I don't know
Psychiatrist says I need to make a schedule. No things to do. Don't know when I should wake up, can't make noise if im the only one awake. Can't eat breakfast if I wake up late. Too much to think about when I need to stop thinking. So much easier to set a routine when I was in the mental health ward. I dont know how to solve any issues at home because nobody is going to change any of it.
I want to make my own food. Enough food for me to eat that does not take up too much space in the fridge because too much in the fridge no thing exists. I don't want to eat will make things worse if I don't eat.
I'm so useless
Was going to walk to the library to get a replacement card so I can get free EBooks and audiobooks because I don't want to spend money. Hour walk is manageable. have to go in the afternoon because its too hot before 3.

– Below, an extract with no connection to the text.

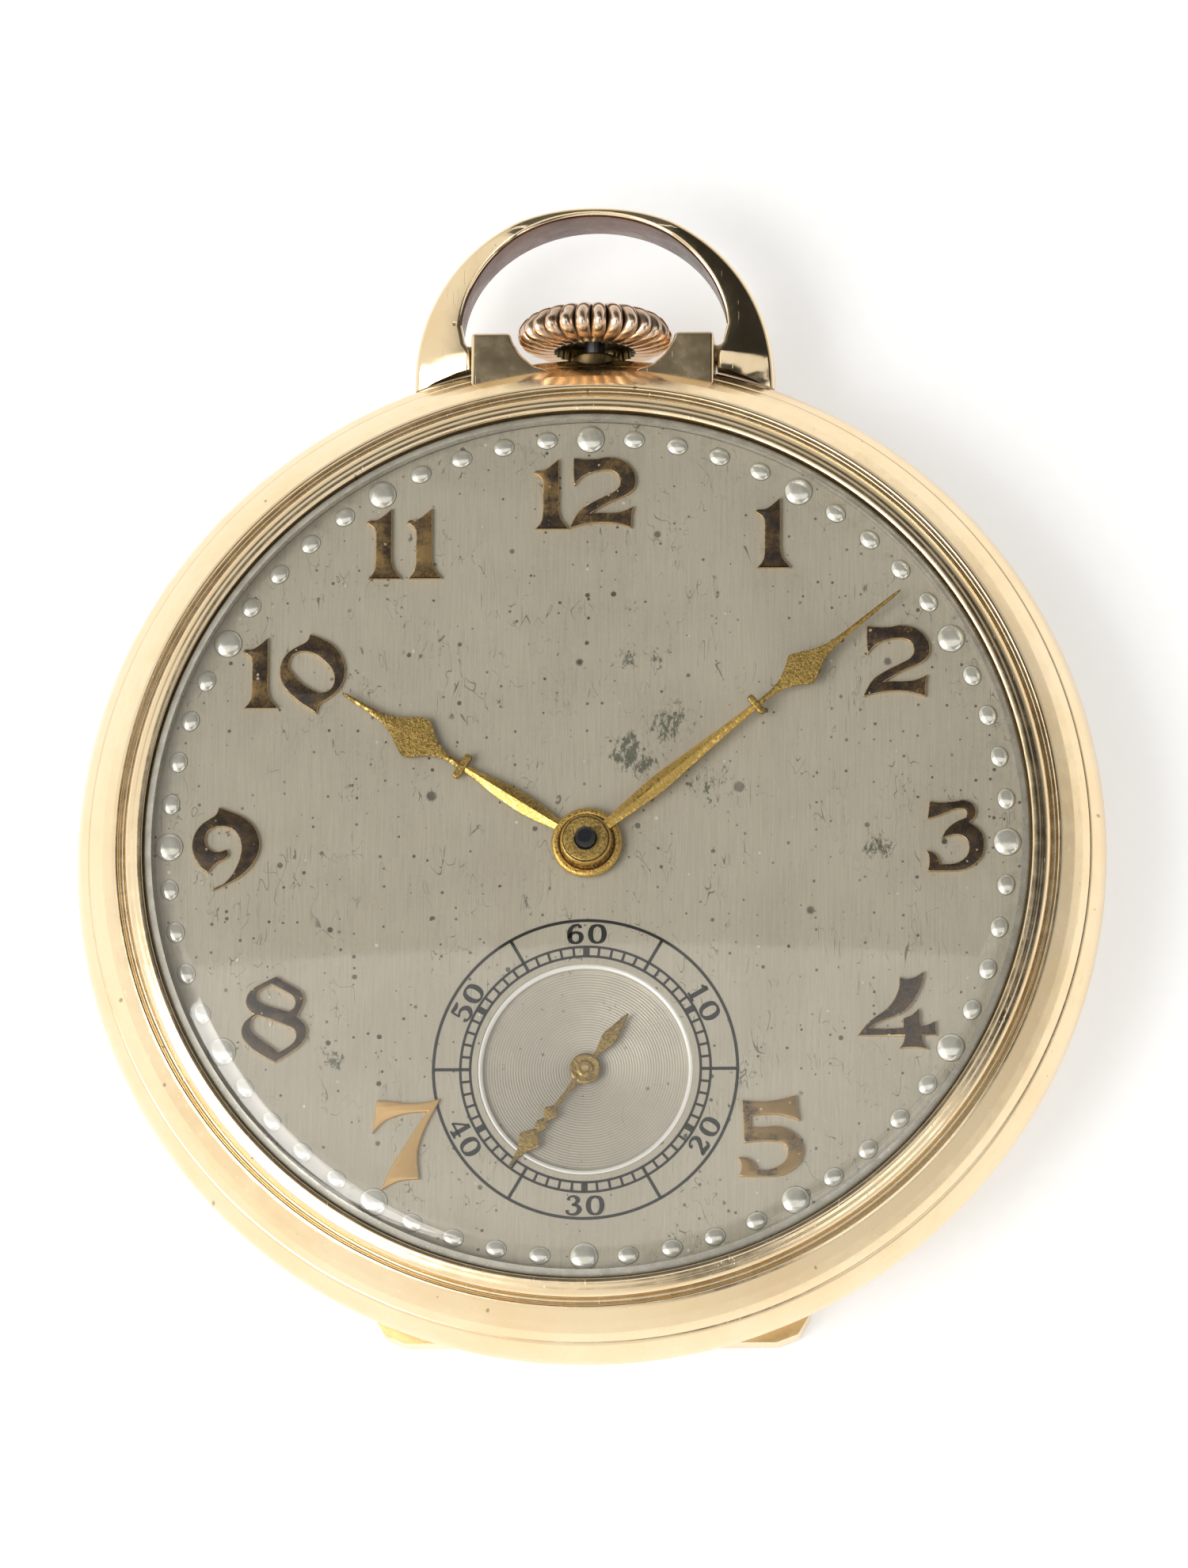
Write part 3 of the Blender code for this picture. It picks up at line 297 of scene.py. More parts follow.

I can't get myself to do anything productive. Money money money. would be nice to cut all contact with family.
I don't know what to do with my life. A useless immature "adult" who cant do anything. Dont want to just self pity ii hate myself so much. Nothing to live for no reason to keep existing.
So hard talking to people. Anybody strangers or family.
Wasting so much time. Need to tell mum im a waste of a child a disappointment that she ashamed hate me hates.
I'm too caught up with overthinking that I'm paralyzed and can't make myself do anything. You can lead a horse to water but you can't make it drink. How can I get myself to drink and do what I need to fix my life, make changes to myself to live life.
Do I not want to do it or am I too petrified and scared to try, either one has the same result and time is running out for me. Can't stay in room
Driver license car money transport car. I should get my liscense but never feel ready. I'm dont enjoy driving how else do you get where you need with the flexibilty. money to driving instructor to take test need my own job to feel less guilty shut up brain one problem at a time.
Stop phone when should be sleeping mobile phones bad or just symptom of something else. I need to let thoughts pass when its bed time but they're so obnoxious and wont be quiet.